Strong existence and uniqueness of the tilt-indexed Busemann process in the planar corner growth model
Christopher Janjigian, Firas Rassoul-Agha, Timo Seppäläinen
TL;DR
This work resolves the long-standing questions of strong existence and strong uniqueness for the tilt-indexed Busemann process in planar last-passage percolation by working directly on the canonical space with i.i.d. weights. The authors develop a framework based on generalized Busemann functions (cocycles) and covariant coalescing geodesics, constructing a tilt-indexed family B^h that is forward-measurable, recovering, and L^1 with deterministic tilt h under ergodicity. They prove that for every tilt h in the relevant super-differential, there is a unique B^h, and that the whole tilt-indexed process is well-defined and measurable across the base space; moreover, Busemann cocycles with coalescing geodesics decompose into this tilt-indexed family, yielding an ergodic decomposition.
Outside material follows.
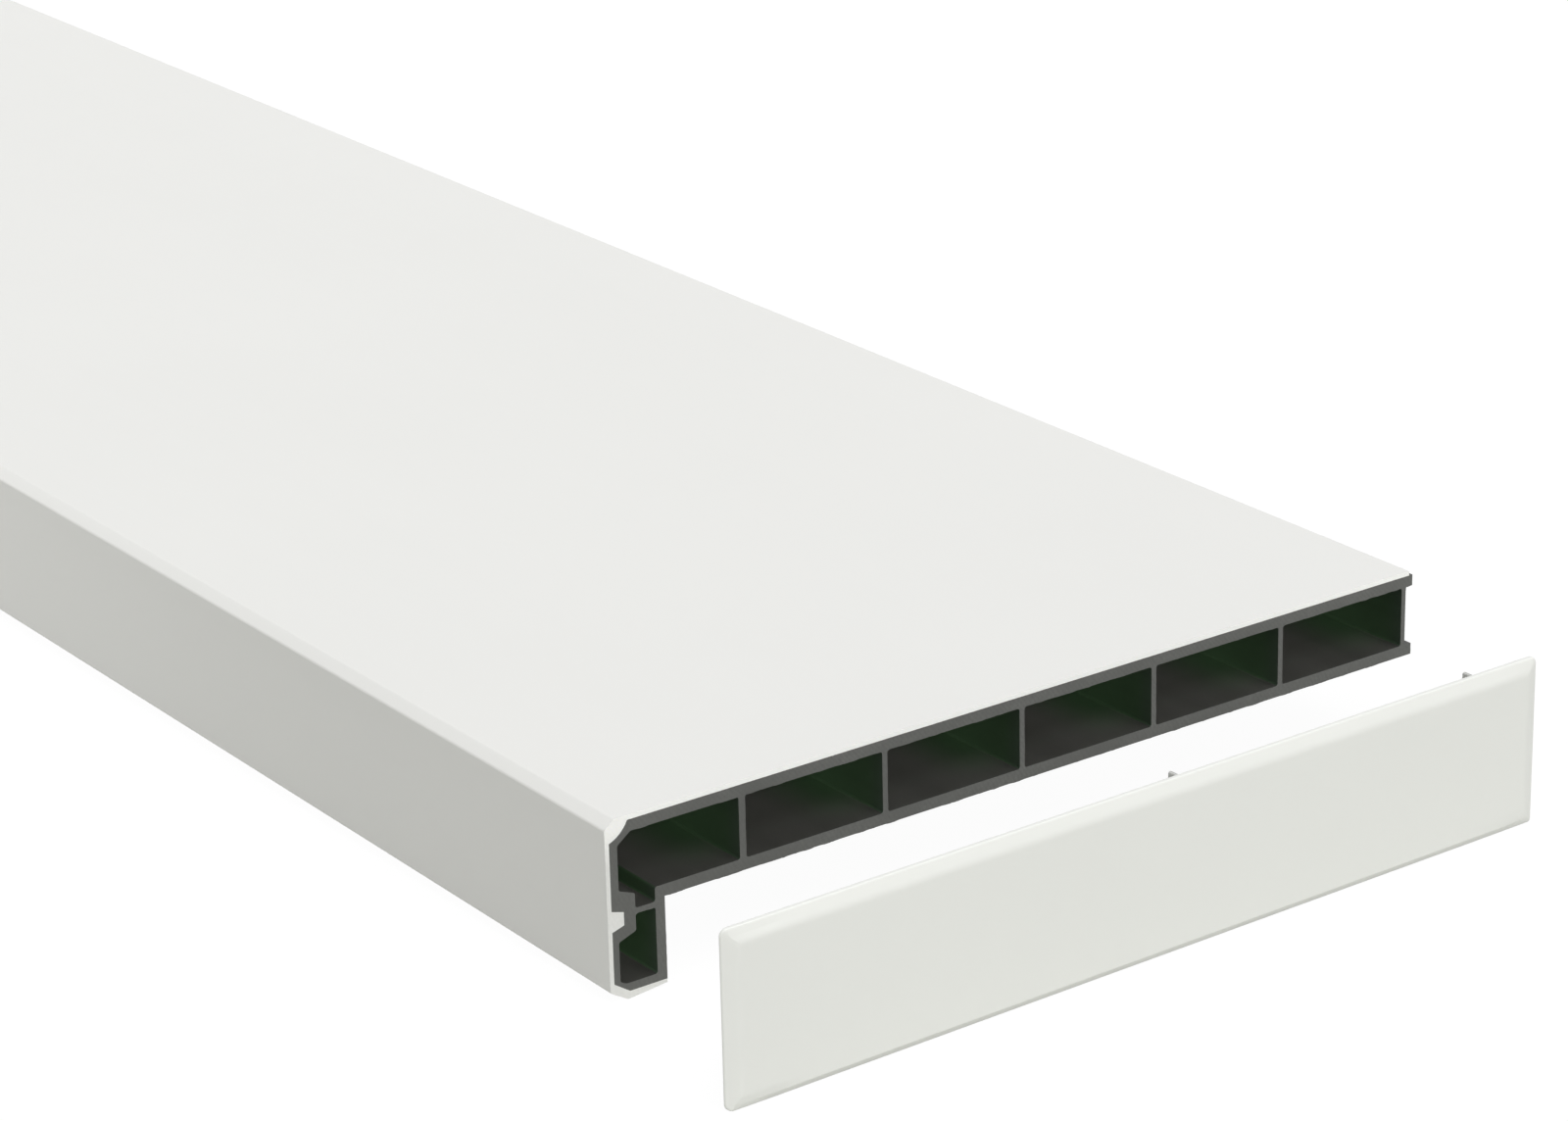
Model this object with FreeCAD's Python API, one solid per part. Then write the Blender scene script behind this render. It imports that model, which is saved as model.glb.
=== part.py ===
import FreeCAD, Part
import math
import os

# Hollow chamber window sill board, cut to length, with its loose end cap.
#
# X runs along the board towards the cut end that the cap belongs to, Y from the room side to the window
# side, Z up. The origin is the middle of the underside, the face that beds on the wall.
# The section is drawn in (depth, level): depth counts back from the front face and level is negative
# below the top surface. Everything is in millimetres.

Vector = FreeCAD.Vector

# Board
board_length = 1000.0
board_depth = 216.0
slab_height = 20.0
nose_height = 40.0
nose_depth = 13.8

# White layer
skin = 1.0
skin_short = 1.0
front_bevel_run = 2.4
front_bevel_drop = 1.9
foot_bevel_run = 4.2
foot_bevel_rise = 2.5
foot_slope_rise = 0.9
foot_skin = 0.8
edge_radius = 0.8

# Walls of the core
top_wall = 2.55
bottom_wall = 2.6
front_wall = 1.9
nose_front_wall = 1.5
nose_back_wall = 2.3
nose_floor = 1.8
first_web = 1.6
web = 1.3
back_web = 1.2
nose_web = 1.2
chamber_radius = 0.6

# Rows of chambers behind the nose
bay_pitch = 36.0
last_bay = 36.3
chamber_behind_throat = 14.0
lip_reach = 1.9

# Hollow corner of the core under the front bevel
cove_run = 4.5
cove_drop = 4.0
cove_sag = 0.6
corner_wall = 2.5

# Groove in the front of the core, which the white layer's key fills
groove_mouth = 4.6
groove_root = 2.9
groove_depth = 2.9
groove_below_slab = 2.1
groove_wall = 2.8
shoulder_above = 4.0
shoulder_below = 2.6
shoulder_slope = 1.5
nose_web_below_slab = 0.6

# End cap
cap_plate = 2.0
cap_shy_top = 0.5
cap_shy_foot = 1.0
cap_shy_front = 1.0
cap_shy_back = 2.0
cap_bevel_width = 3.0
cap_bevel_depth = 1.0
cap_corner_radius = 1.6
cap_back_foot_radius = 0.8
cap_foot_chamfer = 0.5
peg_length = 8.0
peg_thickness = 1.2
peg_clearance = 0.4
peg_taper = 2.4
peg_bays = (3, 1)
peg_behind_web = (15.1, 25.6)
nose_peg_width = 4.6
nose_peg_length = 5.0

# Where the cap stands, off the cut end, towards the room and a little turned (degrees)
cap_gap = 50.4
cap_shift = 8.9
cap_turn = 0.45

# Worked out from the above
cut_end = board_length / 2
half_groove_mouth = groove_mouth / 2
half_groove_root = groove_root / 2
groove_level = -slab_height - groove_below_slab
core_foot = -nose_height + foot_slope_rise + foot_skin
inner_top = -skin - top_wall
inner_bottom = -slab_height + bottom_wall
inner_front = skin + front_wall
nose_inner_front = skin + nose_front_wall
throat_front = skin + groove_depth + groove_wall
throat_back = nose_depth - nose_back_wall
nose_web_top = -slab_height - nose_web_below_slab
nose_web_bottom = nose_web_top - nose_web
nose_inner_foot = core_foot + nose_floor
back_web_centre = board_depth - lip_reach - back_web / 2
last_web_centre = back_web_centre - last_bay
equal_bays = int((last_web_centre - throat_back - chamber_behind_throat) / bay_pitch)
web_depths = [last_web_centre - bay_pitch * k for k in range(equal_bays, -1, -1)]
first_web_front = web_depths[0] - first_web / 2
peg_depths = [web_depths[-bay] + behind for bay, behind in zip(peg_bays, peg_behind_web)]


def point(depth, level, x=0.0):
    """A point of the section, given by its depth and level, at a place along the board."""
    return Vector(x, depth, level)


def line(a, b):
    """A straight edge of the section between two (depth, level) pairs."""
    return Part.makeLine(point(*a), point(*b))


def arc(a, through, b):
    """A round edge of the section through three (depth, level) pairs."""
    return Part.Arc(point(*a), point(*through), point(*b)).toShape()


def corner_arc(before, corner, after, radius):
    """Start, middle and end of the arc that rounds a corner between its two neighbours."""
    ways = []
    for end in (before, after):
        dy = end[0] - corner[0]
        dz = end[1] - corner[1]
        size = math.hypot(dy, dz)
        ways.append((dy / size, dz / size))
    (ay, az), (by, bz) = ways
    half_turn = math.acos(max(-1.0, min(1.0, ay * by + az * bz))) / 2
    reach = radius / math.tan(half_turn)
    to_centre = radius / math.sin(half_turn)
    my, mz = ay + by, az + bz
    size = math.hypot(my, mz)
    to_middle = to_centre - radius
    start = (corner[0] + ay * reach, corner[1] + az * reach)
    middle = (corner[0] + my / size * to_middle, corner[1] + mz / size * to_middle)
    end = (corner[0] + by * reach, corner[1] + bz * reach)
    return start, middle, end


def rounded_path(corners, closed):
    """Edges through corners (depth, level, radius), with each corner rounded where its radius isn't 0."""
    count = len(corners)
    stops = []
    for k, (y, z, radius) in enumerate(corners):
        if radius > 0:
            before = corners[k - 1][:2]
            after = corners[(k + 1) % count][:2]
            stops.append(corner_arc(before, (y, z), after, radius))
        else:
            stops.append(((y, z), None, (y, z)))
    edges = []
    for k, (start, middle, end) in enumerate(stops):
        if middle is not None:
            edges.append(arc(start, middle, end))
        if k + 1 < count or closed:
            edges.append(line(end, stops[(k + 1) % count][0]))
    return edges


def chamber(corners):
    """Closed wire of one hollow of the core, all its corners rounded alike."""
    return Part.Wire(rounded_path([(y, z, chamber_radius) for y, z in corners], True))


def extruded(face):
    """The board's full length of a section face."""
    start = face.translated(Vector(-cut_end, 0, 0))
    return start.extrude(Vector(board_length, 0, 0))


def bond_line():
    """Edges where the white layer meets the core, from the layer's back end round to the nose's foot."""
    mouth_top = (skin, groove_level + half_groove_mouth)
    root_top = (skin + groove_depth, groove_level + half_groove_root)
    root_bottom = (skin + groove_depth, groove_level - half_groove_root)
    mouth_bottom = (skin, groove_level - half_groove_mouth)
    cove_top = (skin + cove_run, -skin)
    cove_bottom = (skin, -skin - cove_drop)
    chord = math.hypot(cove_run, cove_drop)
    cove_middle = (skin + cove_run / 2 + cove_sag * cove_drop / chord,
                   -skin - cove_drop / 2 - cove_sag * cove_run / chord)
    foot_corner_top = (skin, core_foot + foot_bevel_rise)
    foot_corner_back = (skin + foot_bevel_run - skin / 2, core_foot)
    return [
        line((board_depth - skin_short, -skin), cove_top),
        arc(cove_top, cove_middle, cove_bottom),
        line(cove_bottom, mouth_top),
        line(mouth_top, root_top),
        line(root_top, root_bottom),
        line(root_bottom, mouth_bottom),
        line(mouth_bottom, foot_corner_top),
        line(foot_corner_top, foot_corner_back),
        line(foot_corner_back, (nose_depth, core_foot)),
    ]


def core_outline():
    """Closed outer wire of the core: the bond line, then back along the nose, the underside and the lips."""
    web_face = board_depth - lip_reach
    edges = bond_line()
    edges += rounded_path([
        (nose_depth, core_foot, 0),
        (nose_depth, -slab_height, 0),
        (board_depth, -slab_height, 0),
        (board_depth, inner_bottom, 0),
        (web_face, inner_bottom, 0),
        (web_face, inner_top, 0),
        (board_depth, inner_top, 0),
        (board_depth, -skin, 0),
        (board_depth - skin_short, -skin, 0),
    ], False)
    return Part.Wire(edges)


def front_chamber():
    """The chamber behind the front wall, open at its foot into the throat of the nose."""
    mouth_top = groove_level + half_groove_mouth
    shoulder = mouth_top + shoulder_above
    return chamber([
        (first_web_front, inner_top),
        (first_web_front, inner_bottom),
        (throat_back, inner_bottom),
        (throat_back, nose_web_top),
        (throat_front, nose_web_top),
        (throat_front, shoulder - shoulder_slope),
        (inner_front, shoulder),
        (inner_front, inner_top - cove_drop + corner_wall - front_wall / 2),
        (inner_front + cove_run - corner_wall + top_wall / 2, inner_top),
    ])


def full_chambers():
    """The chambers between the webs, all alike but the last, which the thin back web closes."""
    walls = [(web_depths[0], first_web)]
    walls += [(depth, web) for depth in web_depths[1:]]
    walls.append((back_web_centre, back_web))
    wires = []
    for (front_centre, front_web), (back_centre, rear_web) in zip(walls, walls[1:]):
        front = front_centre + front_web / 2
        back = back_centre - rear_web / 2
        wires.append(chamber([
            (front, inner_top),
            (back, inner_top),
            (back, inner_bottom),
            (front, inner_bottom),
        ]))
    return wires


def nose_chamber():
    """The closed hollow at the foot of the nose, narrow behind the groove and wide below it."""
    mouth_bottom = groove_level - half_groove_mouth
    ledge = mouth_bottom - shoulder_below
    return chamber([
        (throat_front, nose_web_bottom),
        (throat_back, nose_web_bottom),
        (throat_back, nose_inner_foot),
        (nose_inner_front + shoulder_slope, nose_inner_foot),
        (nose_inner_front, nose_inner_foot + shoulder_slope / 2),
        (nose_inner_front, ledge),
        (throat_front, ledge + shoulder_slope),
    ])


def make_core():
    """The dark hollow extrusion, one solid with every chamber open at both ends."""
    wires = [core_outline(), front_chamber(), nose_chamber()] + full_chambers()
    section = Part.Face(wires)
    section.validate()
    return extruded(section)


def make_skin():
    """The white layer: outer surface with its two bevels, inner surface on the bond line."""
    outer = rounded_path([
        (nose_depth, core_foot, 0),
        (nose_depth, core_foot - foot_skin, 0),
        (foot_bevel_run, -nose_height, edge_radius),
        (0, -nose_height + foot_bevel_rise, edge_radius),
        (0, -front_bevel_drop, edge_radius),
        (front_bevel_run, 0, edge_radius),
        (board_depth - skin_short, 0, 0),
        (board_depth - skin_short, -skin, 0),
    ], False)
    section = Part.Face(Part.Wire(bond_line() + outer))
    return extruded(section)


def cap_wedge(x_outer, side):
    """The prism cut off one edge of the plate's outer face; side is top, front or back."""
    front, back, foot, top = cap_box()
    run = cap_bevel_width
    if side == "top":
        ridge = [Vector(x_outer, front - run, top - run), Vector(x_outer, front - run, top),
                 Vector(x_outer - cap_bevel_depth, front - run, top)]
        way = Vector(0, back - front + 2 * run, 0)
    else:
        edge = front if side == "front" else back
        inward = run if side == "front" else -run
        ridge = [Vector(x_outer, edge + inward, foot - run), Vector(x_outer, edge, foot - run),
                 Vector(x_outer - cap_bevel_depth, edge, foot - run)]
        way = Vector(0, 0, top - foot + 2 * run)
    return Part.Face(Part.makePolygon(ridge + ridge[:1])).extrude(way)


def cap_box():
    """Front, back, foot and top of the cap's plate when it is plugged in."""
    return (cap_shy_front, board_depth - cap_shy_back,
            -nose_height + cap_shy_foot, -cap_shy_top)


def make_cap_plate():
    """The plate, with rounded corners, bevelled at the top and the two ends and eased at its foot."""
    front, back, foot, top = cap_box()
    radius = cap_corner_radius
    corners = [(front, foot, radius), (back, foot, cap_back_foot_radius), (back, top, radius), (front, top, radius)]
    wire = Part.Wire(rounded_path(corners, True))
    plate = Part.Face(wire).translated(Vector(cut_end, 0, 0)).extrude(Vector(cap_plate, 0, 0))
    x_outer = cut_end + cap_plate
    for side in ("top", "front", "back"):
        plate = plate.cut(cap_wedge(x_outer, side))
    step = cap_foot_chamfer
    ridge = [Vector(x_outer, front, foot + step), Vector(x_outer, front, foot),
             Vector(x_outer - step, front, foot)]
    foot_wedge = Part.Face(Part.makePolygon(ridge + ridge[:1])).extrude(Vector(0, back - front, 0))
    return plate.cut(foot_wedge)


def peg(depth, width, length, top, foot):
    """One peg on the plate's back, straight above and cut away below towards its tip."""
    side = [(0.0, top), (0.0, foot), (peg_taper, foot), (length, foot + peg_taper), (length, top)]
    corners = [Vector(cut_end - x, depth - width / 2, z) for x, z in side]
    return Part.Face(Part.makePolygon(corners + corners[:1])).extrude(Vector(0, width, 0))


def make_cap():
    """The end cap with its pegs, moved from its fitted place to where it stands off the cut end."""
    plate = make_cap_plate()
    for depth in peg_depths:
        plate = plate.fuse(peg(depth, peg_thickness, peg_length,
                               inner_top - peg_clearance, inner_bottom + peg_clearance))
    middle = (nose_inner_front + throat_back) / 2
    ledge = groove_level - half_groove_mouth - shoulder_below
    plate = plate.fuse(peg(middle, nose_peg_width, nose_peg_length,
                           ledge - peg_clearance, nose_inner_foot + peg_clearance))
    plate = plate.removeSplitter()
    front, back, foot, top = cap_box()
    plate.translate(Vector(cap_gap, -cap_shift, -nose_height - foot))
    front_corner = Vector(cut_end + cap_plate + cap_gap, front - cap_shift, 0)
    plate.rotate(front_corner, Vector(0, 0, 1), cap_turn)
    return plate


def check(name, shape):
    """Stops with a message unless the piece is one valid closed solid, and returns that solid."""
    solids = shape.Solids
    if len(solids) != 1 or not shape.isValid():
        raise ValueError("%s is not one valid solid" % name)
    return solids[0]


def main():
    os.makedirs("parts", exist_ok=True)
    to_origin = Vector(0, -(nose_depth + board_depth) / 2, slab_height)
    pieces = {
        "core_profile": make_core(),
        "white_skin": make_skin(),
        "end_cap": make_cap(),
    }
    for name, shape in pieces.items():
        solid = check(name, shape).translated(to_origin)
        solid.exportStep("parts/%s.step" % name)
        box = solid.BoundBox
        print("%-14s volume %9.0f mm3  X %.1f..%.1f  Y %.1f..%.1f  Z %.1f..%.1f" % (
            name, solid.Volume, box.XMin, box.XMax, box.YMin, box.YMax, box.ZMin, box.ZMax))


main()
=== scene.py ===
"""Finishes and fine relief of a hollow plastic window sill board with a loose end cap.

They go round the board's CAD frame. Metres, in the frame of the part: X along the board towards
the cut end with the cap, Y from the room side to the window side, Z up. The origin is the middle
of the underside that beds on the wall.
"""
import math

import bpy
import numpy as np
from mathutils import Matrix, Vector


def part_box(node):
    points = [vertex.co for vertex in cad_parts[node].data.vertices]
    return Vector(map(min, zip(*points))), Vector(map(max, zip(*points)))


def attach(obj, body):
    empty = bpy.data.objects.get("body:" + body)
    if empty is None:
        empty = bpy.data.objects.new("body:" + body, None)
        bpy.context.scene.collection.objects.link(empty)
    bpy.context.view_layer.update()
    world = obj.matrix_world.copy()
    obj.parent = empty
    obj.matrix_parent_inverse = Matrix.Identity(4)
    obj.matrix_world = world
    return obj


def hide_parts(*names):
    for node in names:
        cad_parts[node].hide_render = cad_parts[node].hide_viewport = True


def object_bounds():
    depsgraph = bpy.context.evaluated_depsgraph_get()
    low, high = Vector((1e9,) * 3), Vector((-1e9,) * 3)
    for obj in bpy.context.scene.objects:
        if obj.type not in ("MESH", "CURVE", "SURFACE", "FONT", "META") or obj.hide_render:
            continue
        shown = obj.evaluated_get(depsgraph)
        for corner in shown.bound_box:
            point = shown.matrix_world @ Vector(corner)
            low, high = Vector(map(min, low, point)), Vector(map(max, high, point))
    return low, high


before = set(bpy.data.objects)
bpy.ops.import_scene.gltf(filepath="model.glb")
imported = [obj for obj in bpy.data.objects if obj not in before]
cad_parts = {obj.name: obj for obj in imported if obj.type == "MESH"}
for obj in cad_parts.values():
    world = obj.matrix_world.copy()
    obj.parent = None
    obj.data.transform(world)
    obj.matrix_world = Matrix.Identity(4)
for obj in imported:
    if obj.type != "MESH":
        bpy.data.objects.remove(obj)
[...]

The results connect cocycle methods with covariant geodesic systems, extend ergodicity/mixing properties of the Busemann process, and leverage limit-shape curvature results to achieve a robust, canonical construction with potential for future stochastic-analytic applications in the KPZ class.
Abstract
We show that the Busemann process indexed by tilts in the super-differential of the limit shape exists and is unique in the strong sense in the i.i.d.\ planar corner growth model. This means that every probability space that supports the field of i.i.d.~weights supports a copy of the process and any two realizations of the process are equal almost surely.